JOB – Starting at the line that has "pole = make_pole()" and stopping after the line that has "bpy.data.objects.remove(obj)", reproduce the listing below exactly; omit everything else.

.....

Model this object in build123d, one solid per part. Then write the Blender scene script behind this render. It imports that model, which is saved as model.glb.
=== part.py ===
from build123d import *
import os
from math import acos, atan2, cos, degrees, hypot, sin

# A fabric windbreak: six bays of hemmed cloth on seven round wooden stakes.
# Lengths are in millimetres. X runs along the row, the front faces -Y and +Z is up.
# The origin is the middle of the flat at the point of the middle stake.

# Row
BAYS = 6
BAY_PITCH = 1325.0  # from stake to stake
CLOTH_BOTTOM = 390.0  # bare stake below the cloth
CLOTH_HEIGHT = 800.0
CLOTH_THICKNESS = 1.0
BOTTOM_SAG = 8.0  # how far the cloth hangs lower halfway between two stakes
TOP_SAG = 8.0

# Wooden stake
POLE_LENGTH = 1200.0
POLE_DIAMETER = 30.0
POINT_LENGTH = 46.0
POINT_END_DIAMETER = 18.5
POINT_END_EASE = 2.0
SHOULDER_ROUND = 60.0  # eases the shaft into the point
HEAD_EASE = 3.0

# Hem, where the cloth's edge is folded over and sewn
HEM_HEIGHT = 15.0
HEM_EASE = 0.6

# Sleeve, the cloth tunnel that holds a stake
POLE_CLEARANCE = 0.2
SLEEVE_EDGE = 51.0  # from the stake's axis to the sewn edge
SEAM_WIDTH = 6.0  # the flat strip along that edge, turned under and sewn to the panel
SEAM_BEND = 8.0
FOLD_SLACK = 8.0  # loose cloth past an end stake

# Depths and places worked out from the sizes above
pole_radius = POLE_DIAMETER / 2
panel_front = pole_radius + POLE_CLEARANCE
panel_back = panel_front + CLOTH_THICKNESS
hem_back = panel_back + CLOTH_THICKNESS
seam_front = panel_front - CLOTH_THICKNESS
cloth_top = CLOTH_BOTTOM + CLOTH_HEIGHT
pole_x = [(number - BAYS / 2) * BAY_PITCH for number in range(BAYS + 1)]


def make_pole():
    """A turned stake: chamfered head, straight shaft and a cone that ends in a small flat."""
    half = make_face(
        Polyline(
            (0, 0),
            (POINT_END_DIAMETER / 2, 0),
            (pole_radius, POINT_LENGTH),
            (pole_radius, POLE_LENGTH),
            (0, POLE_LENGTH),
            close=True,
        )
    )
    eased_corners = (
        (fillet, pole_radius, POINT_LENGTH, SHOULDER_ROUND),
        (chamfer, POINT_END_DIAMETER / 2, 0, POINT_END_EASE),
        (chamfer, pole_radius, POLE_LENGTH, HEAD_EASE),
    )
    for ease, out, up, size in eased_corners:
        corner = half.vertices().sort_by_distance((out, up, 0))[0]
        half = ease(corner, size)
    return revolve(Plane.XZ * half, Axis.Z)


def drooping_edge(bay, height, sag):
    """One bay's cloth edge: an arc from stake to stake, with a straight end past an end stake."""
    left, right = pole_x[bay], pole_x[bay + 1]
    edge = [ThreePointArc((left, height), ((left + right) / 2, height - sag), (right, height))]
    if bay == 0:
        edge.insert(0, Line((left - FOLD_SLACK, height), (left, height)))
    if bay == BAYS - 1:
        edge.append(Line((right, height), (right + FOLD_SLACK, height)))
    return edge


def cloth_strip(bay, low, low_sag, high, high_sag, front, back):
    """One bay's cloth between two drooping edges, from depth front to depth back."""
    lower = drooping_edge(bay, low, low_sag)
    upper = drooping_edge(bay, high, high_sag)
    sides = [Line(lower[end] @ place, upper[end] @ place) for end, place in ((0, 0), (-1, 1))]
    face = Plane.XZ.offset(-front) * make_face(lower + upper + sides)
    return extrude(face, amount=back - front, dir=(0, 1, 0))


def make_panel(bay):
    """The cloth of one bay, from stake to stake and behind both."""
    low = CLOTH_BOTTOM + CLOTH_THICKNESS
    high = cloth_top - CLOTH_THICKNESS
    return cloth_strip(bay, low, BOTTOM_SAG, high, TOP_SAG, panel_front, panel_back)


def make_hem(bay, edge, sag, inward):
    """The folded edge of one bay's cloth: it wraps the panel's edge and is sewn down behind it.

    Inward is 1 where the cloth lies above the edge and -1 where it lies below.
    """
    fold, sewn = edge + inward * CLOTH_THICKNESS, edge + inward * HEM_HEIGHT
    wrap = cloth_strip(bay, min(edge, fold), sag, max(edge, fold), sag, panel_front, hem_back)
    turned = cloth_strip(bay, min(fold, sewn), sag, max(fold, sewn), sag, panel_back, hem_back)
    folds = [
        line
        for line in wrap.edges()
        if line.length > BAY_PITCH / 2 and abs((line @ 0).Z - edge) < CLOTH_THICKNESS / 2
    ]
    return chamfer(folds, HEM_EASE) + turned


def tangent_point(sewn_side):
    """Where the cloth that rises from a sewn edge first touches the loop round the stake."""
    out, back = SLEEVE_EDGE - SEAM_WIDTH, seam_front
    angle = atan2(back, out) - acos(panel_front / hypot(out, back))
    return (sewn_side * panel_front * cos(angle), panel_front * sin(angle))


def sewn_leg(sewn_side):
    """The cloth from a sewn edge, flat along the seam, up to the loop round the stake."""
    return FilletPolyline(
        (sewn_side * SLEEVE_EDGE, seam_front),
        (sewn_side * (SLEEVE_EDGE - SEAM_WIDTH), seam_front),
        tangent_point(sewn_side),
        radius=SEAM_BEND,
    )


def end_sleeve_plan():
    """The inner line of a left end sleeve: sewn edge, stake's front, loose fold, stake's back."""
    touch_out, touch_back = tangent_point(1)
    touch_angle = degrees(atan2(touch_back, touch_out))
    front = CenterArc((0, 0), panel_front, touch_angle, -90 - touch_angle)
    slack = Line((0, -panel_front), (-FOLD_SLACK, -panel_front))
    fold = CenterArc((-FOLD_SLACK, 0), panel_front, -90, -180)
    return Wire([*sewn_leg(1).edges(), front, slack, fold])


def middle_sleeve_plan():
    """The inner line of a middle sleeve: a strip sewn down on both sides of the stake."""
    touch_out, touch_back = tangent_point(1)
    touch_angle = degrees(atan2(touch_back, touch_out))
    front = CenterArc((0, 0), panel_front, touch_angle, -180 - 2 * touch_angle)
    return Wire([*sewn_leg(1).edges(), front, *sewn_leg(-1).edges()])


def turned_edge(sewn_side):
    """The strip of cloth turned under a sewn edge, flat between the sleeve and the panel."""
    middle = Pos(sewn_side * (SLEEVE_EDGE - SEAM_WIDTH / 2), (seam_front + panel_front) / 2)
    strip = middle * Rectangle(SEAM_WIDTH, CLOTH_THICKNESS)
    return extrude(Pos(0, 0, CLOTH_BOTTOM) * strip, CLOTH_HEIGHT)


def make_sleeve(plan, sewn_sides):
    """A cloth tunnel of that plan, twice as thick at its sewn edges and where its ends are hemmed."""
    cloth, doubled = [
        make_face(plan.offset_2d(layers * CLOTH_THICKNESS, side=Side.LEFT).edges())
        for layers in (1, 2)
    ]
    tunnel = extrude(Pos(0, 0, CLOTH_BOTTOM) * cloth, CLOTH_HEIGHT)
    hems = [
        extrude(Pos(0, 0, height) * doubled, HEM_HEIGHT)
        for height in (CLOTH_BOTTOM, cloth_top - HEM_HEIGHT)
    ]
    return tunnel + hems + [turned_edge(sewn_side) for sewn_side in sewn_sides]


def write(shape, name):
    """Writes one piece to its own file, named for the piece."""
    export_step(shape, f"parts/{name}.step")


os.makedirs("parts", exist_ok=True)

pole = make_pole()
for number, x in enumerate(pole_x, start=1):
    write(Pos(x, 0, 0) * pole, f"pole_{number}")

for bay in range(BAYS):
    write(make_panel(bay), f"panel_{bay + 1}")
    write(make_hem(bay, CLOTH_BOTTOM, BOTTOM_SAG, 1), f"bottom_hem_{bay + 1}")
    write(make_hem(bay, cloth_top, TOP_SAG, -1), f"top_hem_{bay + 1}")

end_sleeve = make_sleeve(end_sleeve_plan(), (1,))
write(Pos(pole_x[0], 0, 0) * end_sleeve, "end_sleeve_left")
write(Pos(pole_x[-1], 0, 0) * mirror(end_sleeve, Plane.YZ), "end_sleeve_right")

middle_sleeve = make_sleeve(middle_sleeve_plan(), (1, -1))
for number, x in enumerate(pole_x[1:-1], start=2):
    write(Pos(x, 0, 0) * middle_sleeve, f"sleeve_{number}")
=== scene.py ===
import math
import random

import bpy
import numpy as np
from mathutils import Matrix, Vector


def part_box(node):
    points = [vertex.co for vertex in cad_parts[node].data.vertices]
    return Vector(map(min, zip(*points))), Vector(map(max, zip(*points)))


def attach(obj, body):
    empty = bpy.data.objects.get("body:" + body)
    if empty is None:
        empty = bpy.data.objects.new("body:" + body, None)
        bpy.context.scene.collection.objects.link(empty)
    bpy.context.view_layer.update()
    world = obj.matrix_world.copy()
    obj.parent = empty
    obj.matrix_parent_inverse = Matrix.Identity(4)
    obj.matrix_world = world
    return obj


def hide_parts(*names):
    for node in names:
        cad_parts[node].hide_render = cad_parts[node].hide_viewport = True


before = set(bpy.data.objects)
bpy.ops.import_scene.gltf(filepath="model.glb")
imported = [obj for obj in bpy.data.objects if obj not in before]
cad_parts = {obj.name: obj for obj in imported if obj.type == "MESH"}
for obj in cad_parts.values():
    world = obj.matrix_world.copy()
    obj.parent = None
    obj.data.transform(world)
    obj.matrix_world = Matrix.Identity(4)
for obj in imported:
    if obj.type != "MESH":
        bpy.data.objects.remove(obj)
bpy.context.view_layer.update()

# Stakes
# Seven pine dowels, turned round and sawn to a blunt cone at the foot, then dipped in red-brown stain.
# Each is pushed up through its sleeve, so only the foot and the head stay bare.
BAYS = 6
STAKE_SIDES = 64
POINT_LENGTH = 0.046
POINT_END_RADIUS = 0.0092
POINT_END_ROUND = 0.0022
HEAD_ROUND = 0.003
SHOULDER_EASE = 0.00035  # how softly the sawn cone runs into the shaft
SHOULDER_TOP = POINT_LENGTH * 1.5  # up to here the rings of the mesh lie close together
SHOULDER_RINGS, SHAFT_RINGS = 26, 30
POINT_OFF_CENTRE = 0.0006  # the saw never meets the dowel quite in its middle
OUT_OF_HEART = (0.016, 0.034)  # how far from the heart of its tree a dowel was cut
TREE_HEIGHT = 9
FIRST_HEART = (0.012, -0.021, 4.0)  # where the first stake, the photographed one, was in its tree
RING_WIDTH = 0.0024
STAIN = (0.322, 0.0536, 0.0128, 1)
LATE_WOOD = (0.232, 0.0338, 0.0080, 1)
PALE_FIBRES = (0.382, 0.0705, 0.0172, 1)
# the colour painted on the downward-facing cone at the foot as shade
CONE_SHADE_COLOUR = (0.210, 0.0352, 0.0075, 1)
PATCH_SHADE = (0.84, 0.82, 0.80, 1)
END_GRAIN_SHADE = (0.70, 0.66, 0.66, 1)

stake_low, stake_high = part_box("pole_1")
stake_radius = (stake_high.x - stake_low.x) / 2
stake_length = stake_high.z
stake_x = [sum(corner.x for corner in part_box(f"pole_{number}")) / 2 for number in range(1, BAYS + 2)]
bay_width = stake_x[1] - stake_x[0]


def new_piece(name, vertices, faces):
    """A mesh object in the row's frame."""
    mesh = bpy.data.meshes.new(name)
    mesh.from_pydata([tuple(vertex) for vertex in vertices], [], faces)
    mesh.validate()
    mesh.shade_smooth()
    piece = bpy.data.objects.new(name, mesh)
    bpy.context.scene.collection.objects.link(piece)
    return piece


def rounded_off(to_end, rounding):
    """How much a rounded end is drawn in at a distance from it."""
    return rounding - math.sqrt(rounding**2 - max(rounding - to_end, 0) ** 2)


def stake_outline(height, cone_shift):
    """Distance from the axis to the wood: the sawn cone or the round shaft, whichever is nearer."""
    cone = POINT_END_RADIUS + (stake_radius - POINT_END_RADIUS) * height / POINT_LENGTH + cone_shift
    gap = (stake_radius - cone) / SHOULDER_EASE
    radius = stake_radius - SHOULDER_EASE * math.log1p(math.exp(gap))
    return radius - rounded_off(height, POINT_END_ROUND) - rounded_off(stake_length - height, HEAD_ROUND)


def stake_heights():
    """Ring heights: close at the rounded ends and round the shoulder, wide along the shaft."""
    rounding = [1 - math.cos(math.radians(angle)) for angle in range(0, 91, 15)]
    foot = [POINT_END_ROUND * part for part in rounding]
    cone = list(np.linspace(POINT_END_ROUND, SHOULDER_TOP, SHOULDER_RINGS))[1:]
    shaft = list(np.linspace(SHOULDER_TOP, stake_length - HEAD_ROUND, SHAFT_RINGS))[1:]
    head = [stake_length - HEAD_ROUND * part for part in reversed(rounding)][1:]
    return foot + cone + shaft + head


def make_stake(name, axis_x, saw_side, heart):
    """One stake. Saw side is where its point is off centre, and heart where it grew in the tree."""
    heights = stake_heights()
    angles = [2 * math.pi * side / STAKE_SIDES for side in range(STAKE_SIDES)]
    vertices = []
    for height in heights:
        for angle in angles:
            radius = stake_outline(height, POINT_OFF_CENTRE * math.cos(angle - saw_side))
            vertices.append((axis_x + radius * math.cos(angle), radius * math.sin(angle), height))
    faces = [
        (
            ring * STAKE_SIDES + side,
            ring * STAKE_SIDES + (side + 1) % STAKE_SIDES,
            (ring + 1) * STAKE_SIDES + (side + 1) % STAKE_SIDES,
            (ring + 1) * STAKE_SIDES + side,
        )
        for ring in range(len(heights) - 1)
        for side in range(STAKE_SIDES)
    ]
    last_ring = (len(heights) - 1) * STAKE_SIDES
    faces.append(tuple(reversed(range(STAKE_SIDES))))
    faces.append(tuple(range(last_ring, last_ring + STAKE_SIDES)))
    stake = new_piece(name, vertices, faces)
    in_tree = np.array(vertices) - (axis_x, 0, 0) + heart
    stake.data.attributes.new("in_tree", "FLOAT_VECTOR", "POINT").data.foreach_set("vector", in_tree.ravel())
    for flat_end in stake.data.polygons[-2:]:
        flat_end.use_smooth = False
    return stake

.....

OUTPUT FOR THIS EXERCISE –
pole = make_pole()
for number, x in enumerate(pole_x, start=1):
    write(Pos(x, 0, 0) * pole, f"pole_{number}")

for bay in range(BAYS):
    write(make_panel(bay), f"panel_{bay + 1}")
    write(make_hem(bay, CLOTH_BOTTOM, BOTTOM_SAG, 1), f"bottom_hem_{bay + 1}")
    write(make_hem(bay, cloth_top, TOP_SAG, -1), f"top_hem_{bay + 1}")

end_sleeve = make_sleeve(end_sleeve_plan(), (1,))
write(Pos(pole_x[0], 0, 0) * end_sleeve, "end_sleeve_left")
write(Pos(pole_x[-1], 0, 0) * mirror(end_sleeve, Plane.YZ), "end_sleeve_right")

middle_sleeve = make_sleeve(middle_sleeve_plan(), (1, -1))
for number, x in enumerate(pole_x[1:-1], start=2):
    write(Pos(x, 0, 0) * middle_sleeve, f"sleeve_{number}")
=== scene.py ===
import math
import random

import bpy
import numpy as np
from mathutils import Matrix, Vector


def part_box(node):
    points = [vertex.co for vertex in cad_parts[node].data.vertices]
    return Vector(map(min, zip(*points))), Vector(map(max, zip(*points)))


def attach(obj, body):
    empty = bpy.data.objects.get("body:" + body)
    if empty is None:
        empty = bpy.data.objects.new("body:" + body, None)
        bpy.context.scene.collection.objects.link(empty)
    bpy.context.view_layer.update()
    world = obj.matrix_world.copy()
    obj.parent = empty
    obj.matrix_parent_inverse = Matrix.Identity(4)
    obj.matrix_world = world
    return obj


def hide_parts(*names):
    for node in names:
        cad_parts[node].hide_render = cad_parts[node].hide_viewport = True


before = set(bpy.data.objects)
bpy.ops.import_scene.gltf(filepath="model.glb")
imported = [obj for obj in bpy.data.objects if obj not in before]
cad_parts = {obj.name: obj for obj in imported if obj.type == "MESH"}
for obj in cad_parts.values():
    world = obj.matrix_world.copy()
    obj.parent = None
    obj.data.transform(world)
    obj.matrix_world = Matrix.Identity(4)
for obj in imported:
    if obj.type != "MESH":
        bpy.data.objects.remove(obj)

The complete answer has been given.